My view on your questions/views are as follows-

Was S&P justified is a question that matters to the downgrader as well as to the downgraded.  Indeed the reputation of the rating agency is stained by their rating of the mortgage backed debts.  It was also a humbling moment for the world's largest economy, despite the fact that the U.S has ample taxing power to repay its bonds and the country's central bank has the power to control the world's reserve currency. 

But credit ratings are useful for investors. If it were not for S&P, markets would find or invent some. Rating agencies must do their job, in spite of any political power and speak out.  S&P went ahead with its downgrade even when the U.S. treasury found a USD 2 trillion error in S&P calculations.  It went ahead with the downgrade after correcting the er  rror stating politics as the main rationale.  U.S panel has to come up with a deficit reduction plan before Dec  23,to prevent spending cuts.

It is only a matter of time when China and later India,would become  the largest and second largest economies in the world.
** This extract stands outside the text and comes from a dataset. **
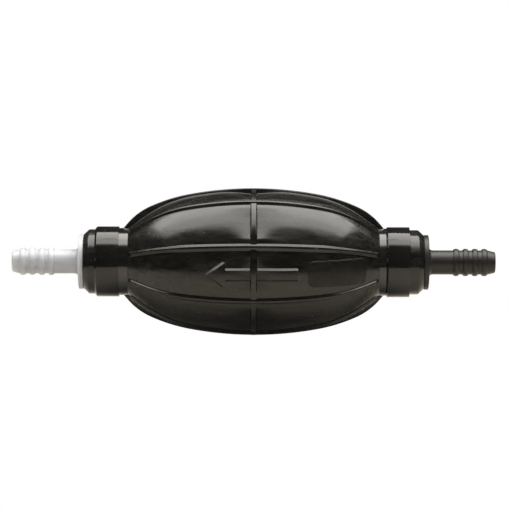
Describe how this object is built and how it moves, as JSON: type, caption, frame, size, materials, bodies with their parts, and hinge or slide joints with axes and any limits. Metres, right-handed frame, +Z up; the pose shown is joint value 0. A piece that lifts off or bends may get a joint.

Would a rating cut for these economies trigger such a hoopla in world economies?

S&P is not alone, Moody's has a negative outlook on the U.S. and has given the benefit of the doubt to U.S.  S&P's verdict is based on the uselessnessof American politicians.

I wouldnt want to believe that it is because of the awe that the world has over U.S, that the U.S. treasury bond yields fell in the days  after the downgrade as investors bought them for safe haven investing.  It will only be a matter of time when people will get over the conditioning.  China will likely be the knight to save faltering European nations.  India has fixed targets to provide 11 billion dollars of aid over the next five to seven years.  

Political might comes with growing economies.

Dollar being the reserve currency, and other once safe haven investments such as the swiss franc, yen subject to intervention,it  is quite logical that investors would flee to the next safe investment such as gold and US dollar.  So my fallacy would be that this was the reason for U.S yields to decline post downgrade.  No collusion between S&P and Obama is likely.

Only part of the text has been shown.